それで、今回も台本を読んだ際に感じたこととして共通しているのは、愛する者を失った喪失感です。愛ゆえに人はこんなことまでしてしまうのか、ということです。もちろん亡くなった佐織さん自身の歌なんですが、佐織さんの魂を鎮めることによって、並木家のそれぞれの人生の旅で迷わないでほしいと思いました。「ヒトツボシ」は北極星のことで、航海の時に海図ではなく、星を見ながら旅をしていた時代があるんです。それをテーマに曲を書きたいなと思っていたんですが、本作とは書きたいと思っていたテーマが一致しました。
佐織さんは亡くなられて星になった。「私のことを忘れないで」という思いと、川床さんが「まるで自分が天国から並木家を観ているよう」だとおっしゃいましたが、まさにその構図なんです。本人は悲しい運命でしたが、星になり、「私のことを思っていてくれてもいいんだけれども、私のことを思うあまりに、罪を犯さないでほしい」「忘れないでほしいけれど、幸せになってほしい」という意味で「あなたの旅を邪魔したくないけれど、それぞれの人生の旅を邪魔したくないし、一つの星になって」という部分はそう想いを込めています。長くなりました。
柴咲さん
歌っている時に、プロデューサーであり、ディレクターである福山さんが、本当にきめ細やかにディレクションしてくださいました。この作品のことを思い描いた歌詞で、私も(映画に)出ていますので、その情景がまざまざと浮かんできました。私は、ほかの方の心情、その人を取り巻く家族や身近にいる人の思いがグサグサ刺さってきて感情を揺さぶられました。本当に素直に歌うことができたと思います。
MC
原作者の東野圭吾さんも大絶賛の本作、西谷監督の演出も冴えていました。今回の西谷監督の演出、冴え渡っていたと思う方、拍手をお願いします。
会場のお客さん
(大きな拍手)。
西谷監督
「ヒトツボシ」について一言だけ!
本作を上映して、物語の行方ですよね、あれを映像にしていくと蛇足になってしまいます。残された人たちに対する佐織の気持ちがエンディングに歌で示されていくことで、作品のクオリティがワンランクあがっていく瞬間になりました。ありがとうございます。
福山さん
ありがとうございます。恐悦至極に存じます。
MC
それでは、ご挨拶をお願いします。
福山さん
十五年という長きに渡ってこの作品に携われていることは、とても幸せなことだと思っています。

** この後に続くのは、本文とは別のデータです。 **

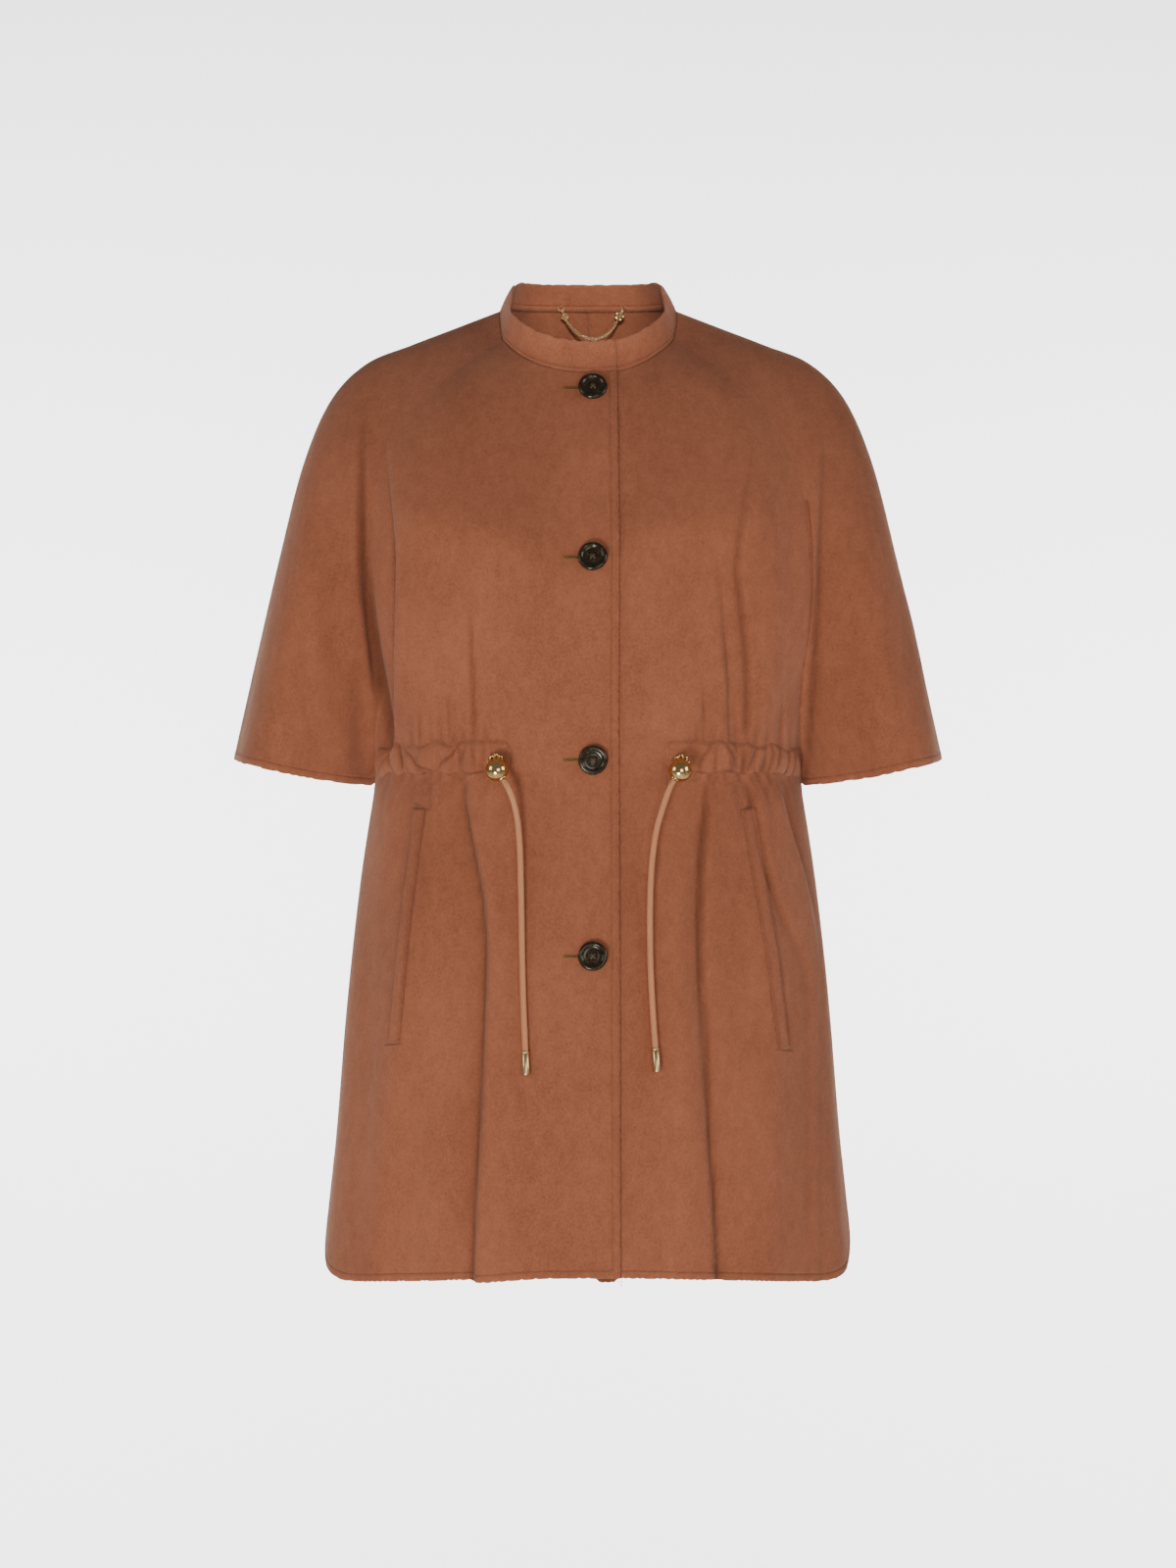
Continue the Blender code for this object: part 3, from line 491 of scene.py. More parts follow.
# %% Tubes about a path
def frames_along(path, up):
    """Tangent, side and normal at each point of a path. The side is square to a fixed direction."""
    tangent = unit(np.gradient(path, axis=0))
    side = unit(np.cross(tangent, np.broadcast_to(up, tangent.shape)))
    return tangent, side, np.cross(side, tangent)


def ring_quads(rows, columns, closed=False):
    """Quads between neighbouring rings of a grid, and where it is closed from the last ring to the
    first: each ring's columns meet round."""
    r = np.arange(rows if closed else rows - 1)[:, None]
    c = np.arange(columns)[None]
    r_next, c_next = (r + 1) % rows, (c + 1) % columns
    corners = ((r, c), (r, c_next), (r_next, c_next), (r_next, c))
    return np.stack([row * columns + column for row, column in corners], axis=-1).reshape(-1, 4)


def halved(quads):
    """Two triangles for each quad."""
    return np.concatenate([quads[:, [0, 1, 2]], quads[:, [0, 2, 3]]])


def tube(path, run, radius, steps, up=(0.0, 1.0, 0.0)):
    """path + radius * (cos(angle) * side + sin(angle) * normal). radius is a number or a function
    of (angle, run); a point in the middle closes each end. Returns points, triangles and UVs of
    (run, turn)."""
    _, side, normal = frames_along(path, up)
    angle = np.linspace(0, 2 * math.pi, steps, endpoint=False)
    if callable(radius):
        radius = radius(angle[None, :], run[:, None])[..., None]
    along_side, along_normal = np.cos(angle)[None, :, None], np.sin(angle)[None, :, None]
    ring = path[:, None] + radius * (along_side * side[:, None] + along_normal * normal[:, None])
    rows = len(path)
    points = np.concatenate([ring.reshape(-1, 3), path[:1], path[-1:]])
    first, last = rows * steps, rows * steps + 1
    here = np.arange(steps)
    beside, end = (here + 1) % steps, (rows - 1) * steps
    faces = np.concatenate([
        halved(ring_quads(rows, steps)),
        np.stack([beside, here, np.full(steps, first)], axis=1),
        np.stack([here + end, beside + end, np.full(steps, last)], axis=1),
    ])
    uv = np.concatenate([
        np.stack([np.repeat(run, steps) * MM, np.tile(angle / (2 * math.pi), rows)], axis=1),
        [[run[0] * MM, 0.5], [run[-1] * MM, 0.5]],
    ])
    return points, faces, uv


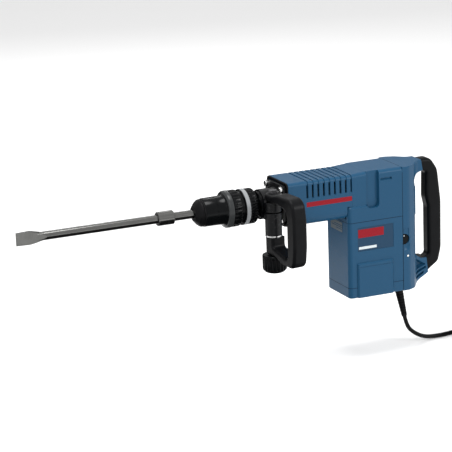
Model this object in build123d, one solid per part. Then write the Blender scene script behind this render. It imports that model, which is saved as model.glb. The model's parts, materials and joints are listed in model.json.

理不尽な暴力による突然の死ですとか、まったく予想していなかった悲しい出来事が人生に起きるということを、生きていると知っていくと思います。本作の出来事は、実際に起きた出来事ではありませんが、あまりにも突然に訪れる悲しみというものがある、そういったものを本作を通じ、楽曲を通して伝えていきたいと思っています。これは僕個人の考えかもしれませんが、どちらかというと人生は苦しいことのほうが多い気がしています。それを踏まえて、ある瞬間に「やっていて良かった」「生きていて良かった」「出会えて良かった」という幸せな瞬間に出会うために、しんどいこと、苦しいことも乗り越えて生きるのだと思っています。そういうことが「沈黙のパレード」には描かれていますし、この十五年間、「ガリレオ」シリーズに携わることで学んだこともあります。人生という皆さんの旅が、幸せなものになることを願いながら、本作を作りました。そして、主題歌も作りました。本作を通じて、皆さんの人生の「何か少しの時間が幸せ」だと思い、作品に入り込んでもらえたらと思います。そして、エンターテインメントがある暮らしは良いと思ってもらえればとも思います。本作は、そう感じられる作品に仕上がっていると自負しております。引き続き、この作品を愛していただきたいと思います。